Klare und prägnante Sätze sind mindestens die halbe Miete. Wobei auch aufs Wesentliche reduzierte Texte leidenschaftslos vorgetragen werden können. Viele Redner halten die Stimme für das wichtigste Instrument bei einem Vortrag.


Tatsächlich ist sie nur eine Einflussgröße von dem, was Rhetoriker Prosodie (Sprachgestaltung) nennen. Übrigens ein sehr schönes, poetisch klingendes, Wort. Die Prosodie erfüllt mehrere Funktionen:


  • Einen Absatz oder Satz in sinnvolle Abschnitte unterteilen

  • Aussagen hervorheben und verstärken

  • Einer Aussage Emotionen, Ausdruck, Humor und Ironie verleihen

  • Eine Rede beleben

  • Das Fehlen grammatischer Zeichen (z. B. Kommata) ausgleichen

 

 

Folgender Satz ist ohne Kommasetzung (Schriftform) oder Prosodie (Vortrag) monoton und zweideutig:

 

Peter kommt nicht aber Michael


In der Schriftform wird diese Aussage durch unterschiedliche Kommasetzung akzentuiert und damit eindeutig. Für die mündliche Wiedergabe braucht es zur Kodierung die Prosodie (Pausen, Tonlage) . Durch sie werden die unterschiedlichen syntaktischen Strukturen erkennbar:


Peter kommt, nicht aber Michael

Peter kommt nicht, aber Michael


Was hat das mit einem philosophischen Dialog oder Vortrag zu tun? Bei einer Materie, die als trocken und schwer vermittelbar berüchtigt ist, muss der Vortrag lebhaft, wohl akzentuiert und nuancenreich sein. Der geübte Redner bedient sich auf spielerische Weise der gesamten Fülle des Prosodie-Werkzeugkastens.

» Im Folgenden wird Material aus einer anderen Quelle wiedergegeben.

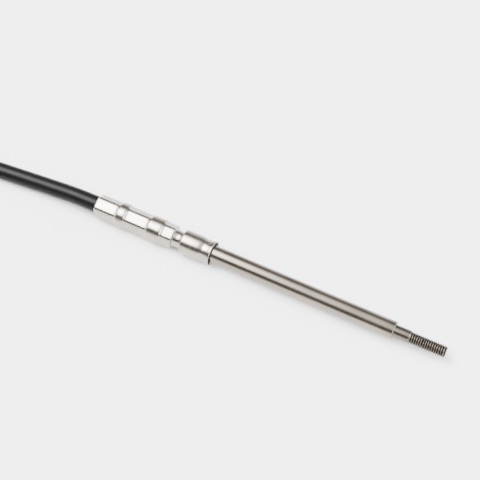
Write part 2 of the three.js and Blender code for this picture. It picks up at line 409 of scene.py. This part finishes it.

Der Schwarze Peter erinnert sich an einen außergewöhnlichen Vortrag während seiner Studienzeit: Ein älterer Dozent, gekleidet, wie es im antiken Athen in der Oberschicht üblich war (Chiton und Himation), gab auf äußerst lebhafte Weise altgriechische Texte zum Besten.


Unser Philosoph hat maximal die Hälfte verstanden, aber er war aufmerksam. Gebannt starrte er auf das Spektakel und fühlte sich in die Zeit der Antike versetzt. Er bekam eine Vorstellung davon, wie Sokrates‘ Unterhaltungen mit seinen Anhängern ausgesehen haben könnten. Das, nicht der Inhalt, hat sich in seinem Gedächtnis verankert. Untersuchungen zeigten, dass der Erfolg eines Vortrags zu rund 10 Prozent vom Inhalt abhängt.